Oil has declined since to 113-114 dollars a barrel. During most of the month of July the market remained highly volatile, as any bad news -- whether it be rebel attacks on the oil infrastructure in the Niger Delta or reports (including those yesterday) that crude inventories were not what the market thought they were -- induced wild ups and downs in a matter of hours. Spreads of more than five dollars were common. But oil did not regain its former highs.
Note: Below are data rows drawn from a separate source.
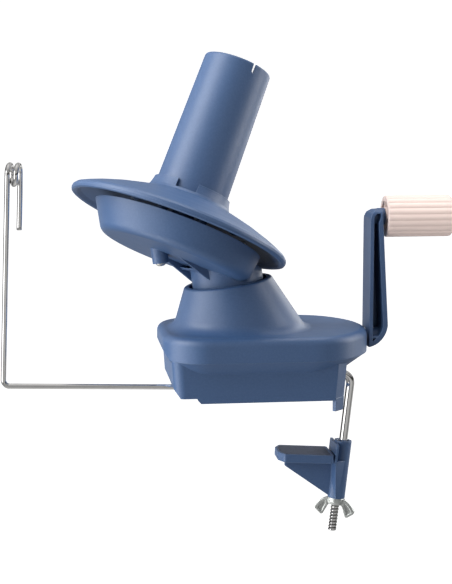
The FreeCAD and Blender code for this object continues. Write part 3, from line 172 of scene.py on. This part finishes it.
def moulded(name, base, light, dark, rough=0.42, grain=0.05, edge=0.0005, edge_highlight_gain=0.55, specular=0.5):
    """Moulded plastic: fine spark texture, faint flow clouds, painted highlight along sharp edges, dust in the low
    tone.
    """
    m = Mat(name)
    normal, mask = m.soft_edges(edge)
    cloud = m.noise(38.0, 4.0, 0.6)
    cloud = m.ramp(cloud, [(0.35, 0.0), (0.65, 1.0)])
    speck = m.noise(900.0, 2.0, 0.5)
    speck = m.ramp(speck, [(0.42, 0.0), (0.62, 1.0)])
    col = m.mix(m.math("MULTIPLY", cloud, 0.14), base, dark)
    col = m.mix(m.math("MULTIPLY", speck, 0.05), col, light)
    # painted highlight: sharp edges are lifted toward the lit tone, and the same mask lowers their roughness
    edge_highlight_mask = m.math("MULTIPLY", m.ramp(mask, [(0.01, 0.0), (0.20, 1.0)]), edge_highlight_gain)
    col = m.mix(edge_highlight_mask, col, light)
    m.link(col, m.bsdf.inputs["Base Color"])
    r = m.noise(120.0, 3.0, 0.6)
    r = m.math("ADD", m.math("MULTIPLY", r, 0.10), rough - 0.05)
    r = m.math("SUBTRACT", r, m.math("MULTIPLY", edge_highlight_mask, 0.10))
    m.link(r, m.bsdf.inputs["Roughness"])
    fine = m.math("ADD", m.noise(2600.0, 2.0, 0.5), m.math("MULTIPLY", m.noise(700.0, 2.0, 0.5), 0.5))
    m.link(m.bump(fine, grain, 0.0002, normal), m.bsdf.inputs["Normal"])
    m.set("Specular IOR Level", specular)
    return m.m


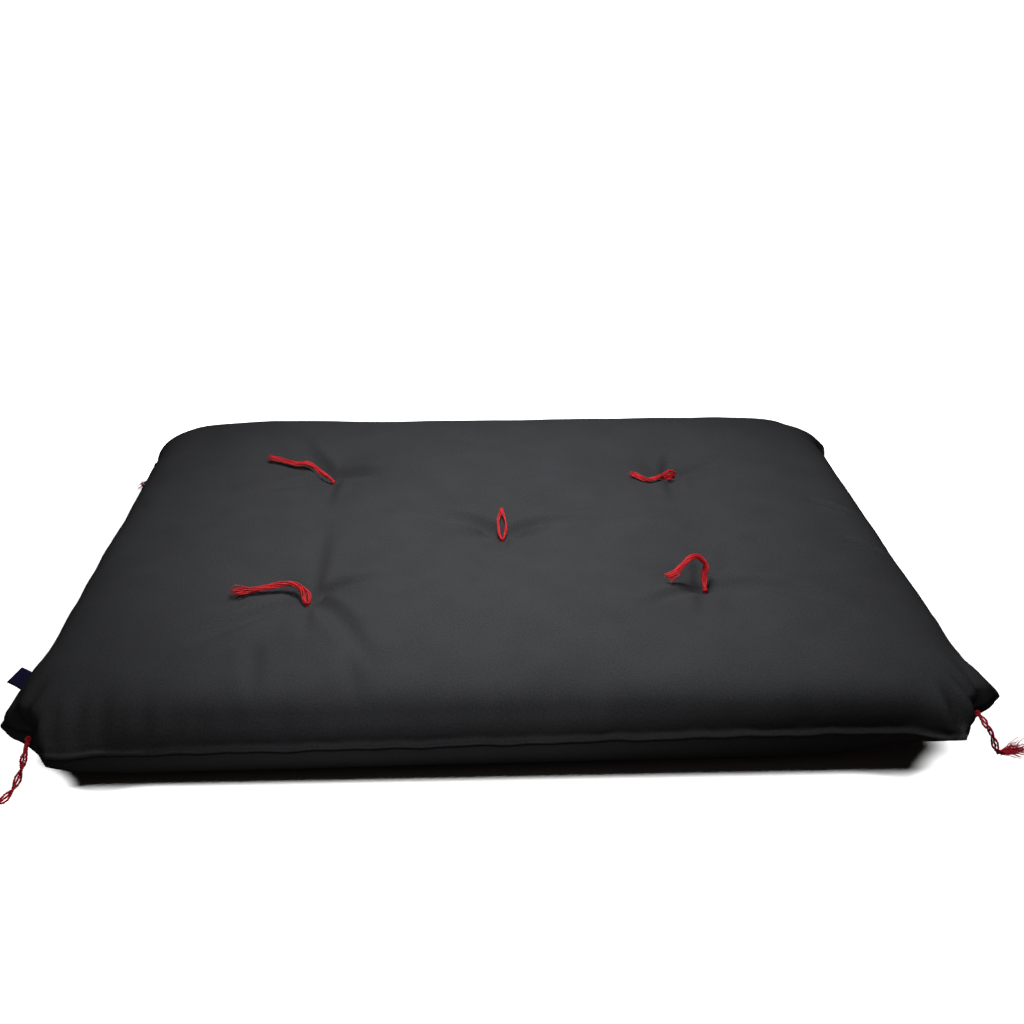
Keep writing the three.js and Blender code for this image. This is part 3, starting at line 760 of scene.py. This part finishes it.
def make_mat():
    columns = grid_lines(HALF_LENGTH)
    rows = grid_lines(HALF_DEPTH)
    u, v = np.meshgrid(columns, rows)
    top = top_surface(u, v)
    top += grid_normals(top) * relief(u, v)[..., None]
    under = under_surface(u, v)
    top_index = np.arange(u.size).reshape(u.shape)
    inside = np.zeros(u.shape, bool)
    inside[1:-1, 1:-1] = True
    under_index = top_index.copy()
    under_index[inside] = u.size + np.arange(inside.sum())

    def quads(index):
        corners = [index[:-1, :-1], index[:-1, 1:], index[1:, 1:], index[1:, :-1]]
        return np.stack([c.ravel() for c in corners], axis=1)

    points = np.concatenate([top.reshape(-1, 3), under[inside]])
    faces = np.concatenate([quads(top_index), quads(under_index)[:, ::-1]])
    mat = mesh_object("mat_cloth", points, faces.tolist())
    set_cloth(mat, np.stack([np.concatenate([w.ravel(), w[inside]]) for w in (u, v)], axis=1))
    return mat


# Threads

class Strands:
    """Thin tubes that are gathered and made into one mesh."""

    def __init__(self):
        self.points = []
        self.faces = []
        self.count = 0

    def tube(self, line, radius, sides):
        line = np.asarray(line, float)
        n = len(line)
        radius = np.broadcast_to(radius, n)
        side, up = frames_along(line)
        angles = 2 * math.pi * np.arange(sides) / sides
        ring = side[:, None] * np.cos(angles)[None, :, None] + up[:, None] * np.sin(angles)[None, :, None]
        points = line[:, None] + ring * radius[:, None, None]
        self.points.append(points.reshape(-1, 3))
        start = self.count
        for i in range(n - 1):
            low = start + i * sides
            for k in range(sides):
                after = (k + 1) % sides
                self.faces.append((low + k, low + after, low + sides + after, low + sides + k))
        self.faces.append(tuple(start + k for k in reversed(range(sides))))
        self.faces.append(tuple(start + (n - 1) * sides + k for k in range(sides)))
        self.count += n * sides

    def yarn(self, line, turn=0.0):
        """Two plies twisted round a line."""
        line = resampled(line, YARN_STEP)
        side, up = frames_along(line)
        run = length_along(line)
        for ply in range(2):
            angle = (2 * math.pi * run / PLY_PITCH + math.pi * ply + turn)[:, None]
            outwards = side * np.cos(angle) + up * np.sin(angle)
            self.tube(line + PLY_OFFSET * outwards, PLY_RADIUS, PLY_SIDES)

    def make(self, name):
        return mesh_object(name, np.concatenate(self.points), self.faces)


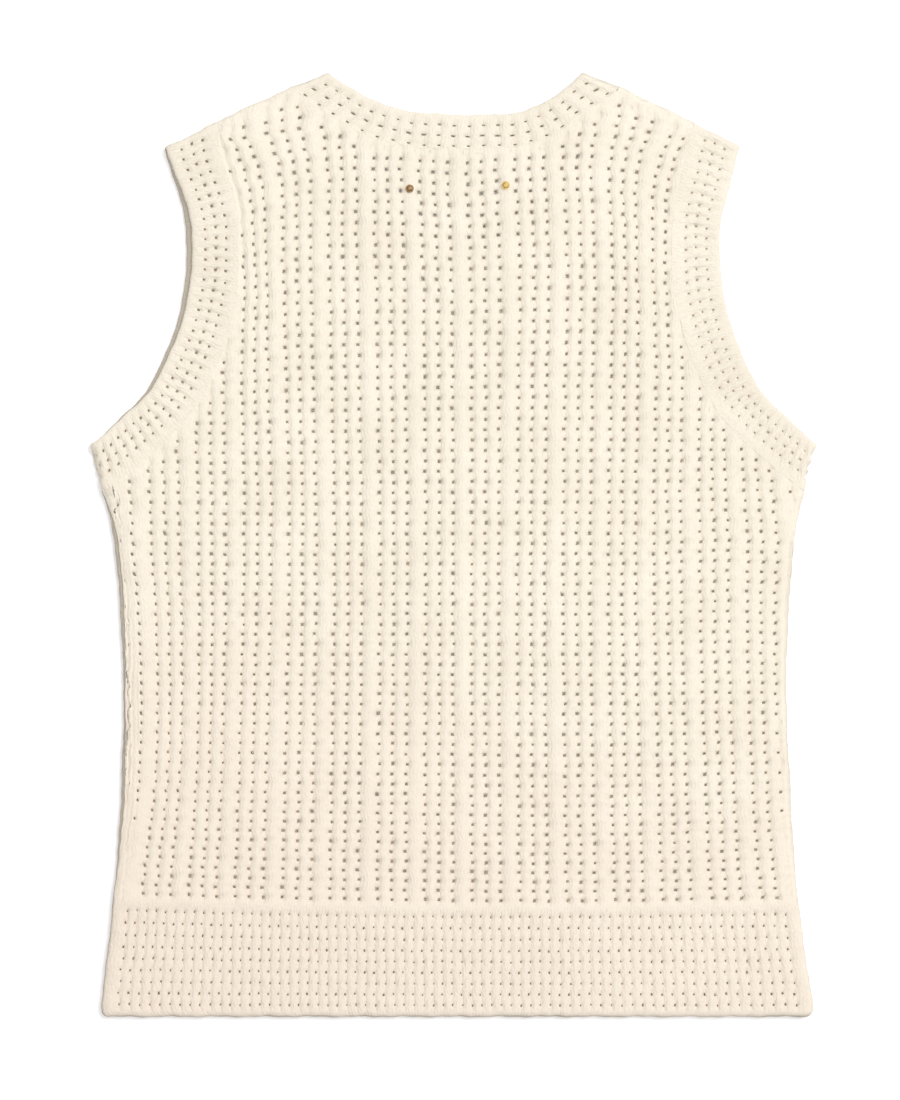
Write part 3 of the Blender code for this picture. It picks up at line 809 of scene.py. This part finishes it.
def body_panel(name, neck, seed, inside, face, shift, material, node):
    """One body panel, knitted to the chart and cut to its outline."""
    outline = Outline(neck)
    gathered = face > inside
    columns = body_columns(gathered)
    half = BODY_EYELET.half_height / USUAL_ROW
    rows = row_lines(range(BODY_ROWS), half, (-1, -0.5))
    eyelets = Eyelets(BODY_EYELET, seed, (USUAL_GROUP, USUAL_ROW), body_openness, body_pinch)
    mesh = chart_sheet(columns, rows, eyelets)
    chart = places_of(mesh)
    flat = body_place(chart[:, 0] + shift[0], chart[:, 1] + shift[1])
    flat[:, 0] -= drawn_in(flat[:, 0], flat[:, 1], float(gathered))
    flat[:, 1] += between_rows(NECK_DROOP, flat[:, 0]) * soft_step(flat[:, 1], *DROOP_BETWEEN)
    for vert, place in zip(mesh.verts, flat):
        vert.co.xy = place
    trim(mesh, outline)
    points = places_of(mesh)[:, :2]
    shares = np.ones(len(points))
    clear = np.ones(len(points))
    sewn = np.zeros(len(points), bool)
    for run, strip in PLAIN_STRIPS.items():
        distance = outline.nearest(points, [run])[0]
        if run in SEWN_RUNS:
            sewn |= distance < SEAM_LINE
        shares = np.minimum(shares, thinned(run, distance))
        clear = np.minimum(clear, distance / strip)
    set_clear(mesh, clear)
    square_seams(mesh, sewn)
    fade = (2 * clear - 1).clip(0.25, 1)
    if gathered:
        gather_edge(mesh, points, outline, shares, fade)
    face_flat(mesh, points, inside, face, shares, fade)
    open_eyelets(mesh, columns, rows, eyelets)
    thicken(mesh, outline.nearest(points, ["side"])[0])
    return cloth_piece(name, mesh, material, node)


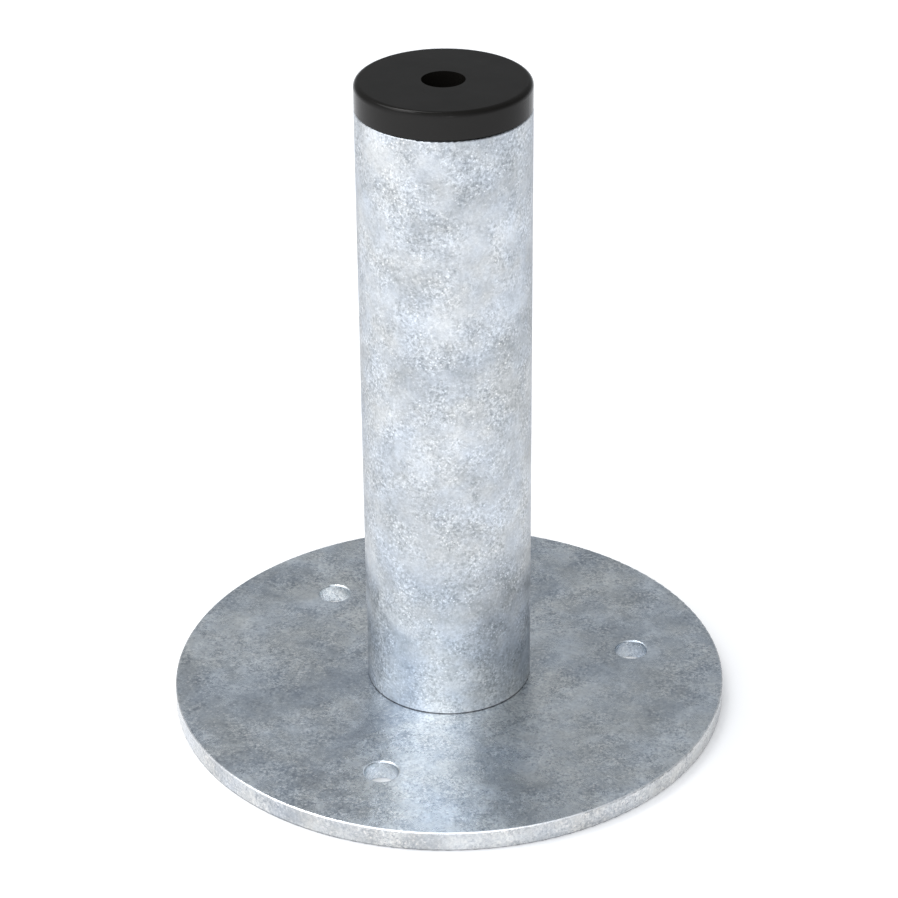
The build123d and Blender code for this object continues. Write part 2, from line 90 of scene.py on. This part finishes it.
# Moulded plastic: widths and depths in metres, and how much lighter a handled place is
PLASTIC_CLOUD = 0.02
PLASTIC_MARK = 0.0016
PLASTIC_GRAIN = 0.0005
SWELL_DEPTH = 0.0001
MOULD_DEPTH = 0.000012
WALL_FADE = 0.001
WORN_GAIN = 1.5
WORN_LIFT = 0.004

# Machined metal, in metres
METAL_STAIN = 0.012
METAL_NICK = 0.004
NICK_DEPTH = 0.00004
RING_DEPTH = 0.00003

# Rubber, in metres, and how much its bloom lightens it
RUBBER_BLOOM = 0.01
RUBBER_SKIN = 0.0007
SKIN_DEPTH = 0.00003
BLOOM_LIFT = 0.045


def make_camera():
    """The camera at the photograph's place, height and lens."""
    data = bpy.data.cameras.new("camera")
    data.lens = CAMERA_LENS
    data.sensor_width = CAMERA_SENSOR
    data.clip_end = CAMERA_REACH
    camera = bpy.data.objects.new("camera", data)
    bpy.context.scene.collection.objects.link(camera)
    turn = Matrix.Rotation(radians(CAMERA_TURN), 4, "Z")
    tilt = Matrix.Rotation(radians(90.0 - CAMERA_DOWN), 4, "X")
    roll = Matrix.Rotation(radians(CAMERA_ROLL), 4, "Z")
    camera.matrix_world = turn @ Matrix.Translation(CAMERA_PLACE) @ tilt @ roll
    bpy.context.scene.camera = camera


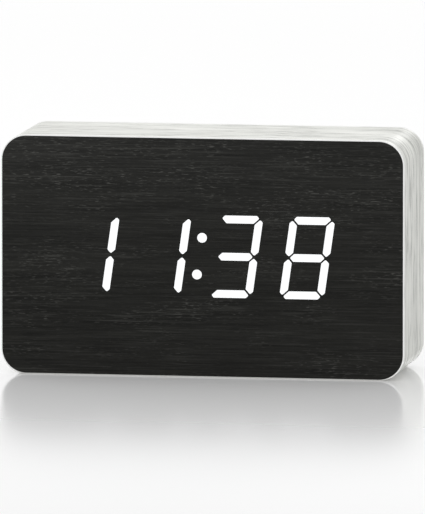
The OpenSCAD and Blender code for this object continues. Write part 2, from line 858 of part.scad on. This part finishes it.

Oil exporters, such as Saudi Arabia, resoundingly disagreed with the idea of a ‘new world’ of permanently high prices, as did politicians from oil consuming countries. Investment in commodities as an asset class exploded in the last five years, they noted, and in so doing drove up prices. Major pension funds with billions under management began to allocate a few percentage points of assets to commodities such as oil. Even Alan Greenspan (hardly a critic of free markets) suggested to the Financial Times last week that the recent spike was due to speculation -- but a 'good speculation' that reflects a well-functioning market. This probably does not comfort investors that believed all the talk of ever increasing oil prices and now find themselves heavily in the red.
Even if higher demand proves them right in the long term (having lost their shirts), recent market movements prove the ferocious difficulty of predicting the oil price. A recent Bloomberg article notes that its oil economists’ survey “has correctly predicted the direction of futures 48 percent of the time since its start in April 2004” - that is, with slightly less reliability than a coin-toss.